I simply followed what was suggested.

The four phrases:

I love you.
I’m sorry.
Please forgive me.
Thank you.

The idea was simple:

Focus on clearing something within yourself.
And sometimes, things around you seem to shift as well.


The next morning, something unexpected happened.

Pat told me
he had recently started exploring spirituality.

It felt a little surreal.

Later in the trip, when we reached the east coast,
I continued the practice.

At that time, my sister had been struggling
to find a job for quite a while.

I included that situation in the practice as well.


That evening, she called.
She had found a position —
and she’s still there today.

During that whole trip,
we didn’t argue.

For the first time.


This is just a story.

But it stayed with me.

And since then, I’ve found myself
returning to this kind of practice from time to time.

Not expecting something dramatic.

But often, things become a little quieter inside.


Maybe the body needs care.
Maybe the environment needs adjustment.

And sometimes,
it feels like we’re simply learning
to see what’s already there
a little more clearly.


If you ever find yourself stuck in a pattern,
there may not be a need to believe any of this completely.

But you might try, quietly,
repeating those four sentences —
and noticing what happens within you.

The world outside may not change right away.

But sometimes,
the way we experience it does.

And sometimes I wonder
if life responds to that
more than we realize.

Further Reading

2 Comments

  1. The journey of spirituality gives me a sense of peace.
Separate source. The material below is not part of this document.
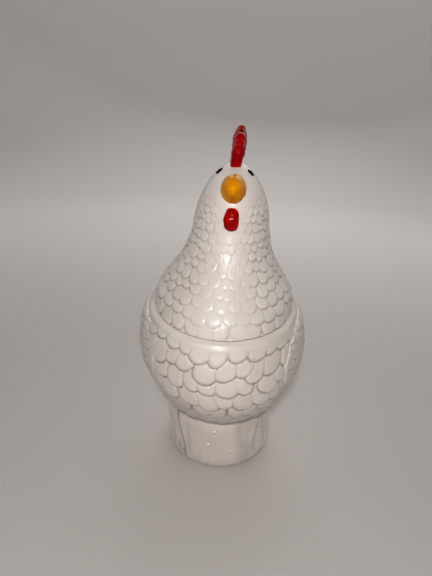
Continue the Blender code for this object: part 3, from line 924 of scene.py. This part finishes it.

It’s hard to stay in the present, and not let the ego takes its claim on you. Surrendering to the universe, give me more of a quiet strength that I need at times to overcome the challenges life throws at us❤️🙏

    • Morning Jennifer, thank you for sharing this.
      I really resonate with what you said about staying present — it’s not always easy, and maybe that’s why those moments feel so precious.
      I’m glad the journey has been giving you that sense of peace and quiet strength. That’s something many people are looking for, but not everyone talks about it openly.
      What has helped you the most during those moments when life feels overwhelming?